Halo 3's been handled much differently from Halo 2 as a whole. At e3 2002 we got a teaser; at e3 2003 we had the 9 minute gameplay demonstration (but it was essentially little more than an engine demo, then they had to rework their renderer and the level wasn't usable in of itself); finally e3 2004 brought us just a taste of the MP side of it. At the equivalent of 2002, we got nothing; 2003, an announce trailer, and at the same time as e3 2004, we're getting a public beta of MP. For one, I think we'll see Single player in July this year. Two, they got burned by that '03 demo they did. Which leads to...
Everything they've talked about has been handled differently from Halo 2. Going through Halo 2's development, I can remember a ton of vague outlines regarding how ambitious they were going to be. Tons of this stuff never made it to the final game. Total opposite with Halo 3. Chock full of comments regarding the certainty it'll be in the final game, actually--and then most of the time we get only the vaguest of hints of what it might be. But we haven't heard of anything that won't absolutely be in the game, with the exception of minor details--flocking birds, for example, where the caveat was "if it so much as twitches, it gets cut." Jaime Greisemer also made note of how much easier it is for halo 3 to experiment with something--that it's built into the schedule, whereas the same wasn't true with 2.
The point being: If they can evolve the gameplay in a way that makes sense, I think they will. For halo 2, they had time to create better level designs (unfortunately, more linear and "best path only" too), added vehicle boarding for you and AI opponents, marines could drive, and dual wielding. This time, what we know is that we'll get far larger environments (regardless of how much is playable); there's the potential to have a more sandbox style to the game, like Halo 1; New equipment deployables
will change combat significantly (portable grav platforms, the bubble shield, possibly a sheild-draining device, tripmine, more that we haven't heard of yet, etc.); and we may get a new class of weapons, heavies, which behave differently from the standard weapons (rumor: you can't crouch, walk slower, can't switch weapons, etc.). Of course, everything in there has been done, or probably has been done, before. Nevertheless, the game's features are being expanded, and if what Halo 1 and 2 did was good enough, I think the same will be the case here. The sense of scale will be the biggest one, though: A truly large scale, whereas the first two games either used, or failed when using, tricks to make you think it was bigger than it was. Here, the levels will be much larger, the enemies in combat much larger, the allies you have more plentiful, and so on.
Yet thus far we haven't seen much from the gameplay. I know a lot of fans want Halo supersized... but I would prefer a true next gen effort that evolved the gameplay. Halo 3 will be a solid game if it is pretty graphics and Halo gameplay... but I think it will ultimately leave a lot of us feeling flat. Sequals tend to do that as devs get shoehorned. The fact MP is still 16 players is a concern to me, as well as no bots. (Halo fans will disagree... change is uncomfortable... more of the same!)

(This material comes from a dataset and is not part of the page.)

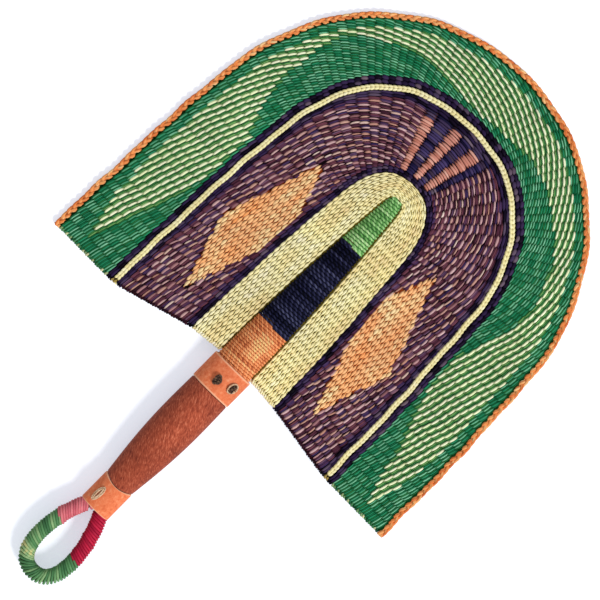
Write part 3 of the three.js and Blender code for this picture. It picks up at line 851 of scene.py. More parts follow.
@dataclass
class Weave:
    """Twined rows between two row lines.

    Args:
        inner: the row line on the spine's side.
        outer: the row line on the rim's side.
        rows: rows of grass from the one to the other.
        crown_ribs: ribs from shoulder to shoulder.
        crest: height of the strands above the middle of the band.
        bow: how far a strand rises over its rib, in thicknesses.
        sway: how far the middle of a strand bends towards the rim, in widths.
        lean: how far a strand crosses towards the spine over its length, in rows.
        overhang: how far a strand runs on past its rib at either end, as a share of the rib.
        taper: where a strand begins and ends to draw in, as shares of the way from its middle to its tip.
        tip: width of its tip, as a share of its full width.
        rings: rings of points along a strand.
        tint_spread: the two shapes of the beta draw of their tints.
        patches: how far neighbouring strands share their tint, from 0 to 1.
        patch_size: size of such a patch, in rows and ribs.
        stagger: how far every second row is shifted against the others, as a share of a rib.
        end_play: how much more uneven the strands' ends are than their widths.
        drift: how far they stray across their row, as a share of its width and of that unevenness.
        level_play: lowest and highest level of the strands, against their own.
        foot_over: how far the strands may run past the foot, as a place along the row.
        foot_clear: how far from the foot they end at least, where they come from the other side of it.
        edge_clear: how far they stay inside the band's edges with their tips, in rows.
        relief: half thickness of the stems' slab between two ribs and over a rib.
        reach_in: how far the slab reaches past the inner row line.
        reach_out: how far it reaches past the outer one.
    """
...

What ways, specifically, would you like to see the gameplay evolve? If I were to get a vote for one thing I'd want them to experiment with... I suppose it might be more dynamic levels--more destructible levels, especially with human structures, where it makes sense for a rocket to blow bits and pieces of them apart.

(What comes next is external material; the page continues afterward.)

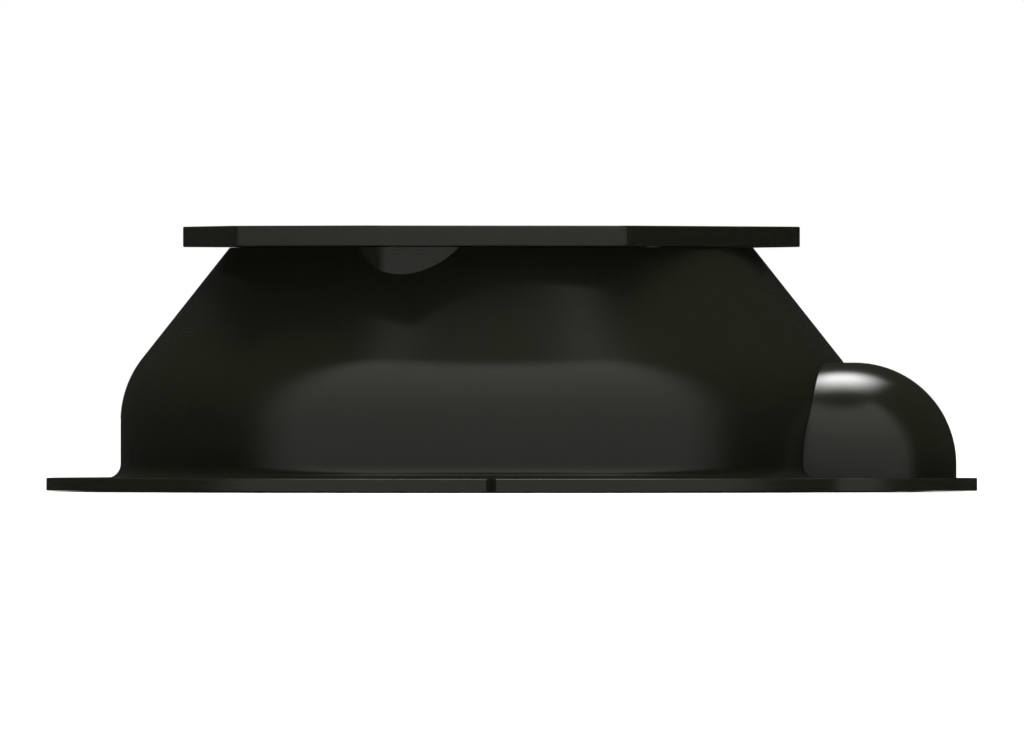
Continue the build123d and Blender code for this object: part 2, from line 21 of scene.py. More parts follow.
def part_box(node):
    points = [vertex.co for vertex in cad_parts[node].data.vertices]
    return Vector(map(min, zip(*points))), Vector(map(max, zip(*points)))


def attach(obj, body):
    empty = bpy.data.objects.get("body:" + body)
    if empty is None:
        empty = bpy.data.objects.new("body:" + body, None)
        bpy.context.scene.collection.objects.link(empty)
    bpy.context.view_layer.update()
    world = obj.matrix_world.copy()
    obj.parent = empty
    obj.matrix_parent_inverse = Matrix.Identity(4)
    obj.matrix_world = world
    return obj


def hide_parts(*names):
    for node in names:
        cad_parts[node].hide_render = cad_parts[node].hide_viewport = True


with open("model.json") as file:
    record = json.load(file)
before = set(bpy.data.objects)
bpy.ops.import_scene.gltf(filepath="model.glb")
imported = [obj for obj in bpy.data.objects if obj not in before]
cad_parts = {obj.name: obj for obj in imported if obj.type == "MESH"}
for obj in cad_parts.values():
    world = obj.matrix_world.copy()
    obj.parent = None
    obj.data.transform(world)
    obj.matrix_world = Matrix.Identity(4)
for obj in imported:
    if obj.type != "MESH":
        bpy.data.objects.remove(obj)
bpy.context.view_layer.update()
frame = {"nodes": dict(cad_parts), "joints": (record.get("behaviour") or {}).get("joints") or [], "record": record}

scene = bpy.context.scene
MM = 0.001

# %% [markdown]
# ## Places that come from the frame
#
# Blender must not resize anything. Nothing is resized in Blender, so the sizes that matter are
# read from the frame: the box of a node, a mount in the record, or the place of a joint. Only
# what the frame can't say, such as a fillet, is written down here, in millimetres.

# %% Read the main sizes
shell_low, shell_high = (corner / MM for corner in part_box("base_shell"))
cap_low, cap_high = (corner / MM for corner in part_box("cap_plate"))
dome_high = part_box("side_dome")[1] / MM
deck_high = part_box("fan_deck")[1] / MM
screen_low, screen_high = (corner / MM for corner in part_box("insect_screen"))
mounts = {mount["name"]: mount for mount in frame["record"]["mounts"]}
joints = {joint["name"]: joint for joint in frame["joints"]}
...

Personally a lot of sequals (MGS4, Halo 3, GTAIV) are not doing much to pique my interest at this point and are instead living on their pedigree. While you would hope they would evolve and live up to expectations I have some doubts and think a number of big name sequals will falter -- only for this generations "Halo and GTA" to take their place. Games like Mass Effect, Assassin's Creed, Battlefield Bad Company all come to mind (quality devs, proven track records, forward thinking designs that break the mold).
Points 1 and 2 go for all the games' developers you mentioned. Point 3, I think that certainly applied to those games when they were new IPs. You also mention another sequel in there. While we might set such low expectations internally, in the hope they're surpassed, I don't think that metaphorically placing bets on those low expectations would be a good idea. And of course they're not going to pique much interest when we haven't seen them yet. But that's a luxury afforded by having a "guaranteed thing" such as those 3 practically have. I'm not going to knock them for not spending time doing special work just for the sake of showing us stuff earlier, when that time could be spent on the actual game. See the e3 2003 demo, all of which had to be scrapped because it was nothing but an exhibition demo.
This has been a strong theme with 3's development. We got a teaser with tons of placeholder stuff in it (textures, the billboard plants rather than the 3D, properly lit and shadow-casting, physics-driven (wind, objects/characters), destructible foliage and other decorators. Certain things were polished to make it more presentable, but they didn't do a bunch of work that would be scrapped--that's a location and event from the game. I imagine they even chose that scene partially because they only wanted to do a teaser, and not reveal too much, but also due to the engine not having gone through final optimizations. Which isn't necessarily a bad thing, as Halo 1 and Gears go to show. And the same thing is true with the MP, where it's been pointed out that certain things are the way they are because they're not getting out of line with their schedule for the sake of making one way or another for a beta test, whose purpose isn't to show off graphics.
We can all hope, graphically, that Halo 3 is more This:
than the "stuff" in the leaked footage. It seems based on the beta we may be waiting until late fall 2007 to know one way or the other. But as much as graphics may be a point of discussion, I am more concerned about gameplay. A lot of games just are not moving the yard stick forward. Halo 3 may be too important to take risks and experiment.
They're not going to do something that doesn't make sense. But, if anything, they're experimenting more than they did for Halo 2. That's a good direction, IMO. And as for the graphics, they've said the engine itself has only improved, and hey, the art has improved as well. They're certainly more ballsy/confident about their technology and art than I remember them being for Halo 2 (not that BS about being better than anyone else, but rather that they're not behind anyone). Not undoubtedly a good sign, but also not a bad sign either. Which is a good sign.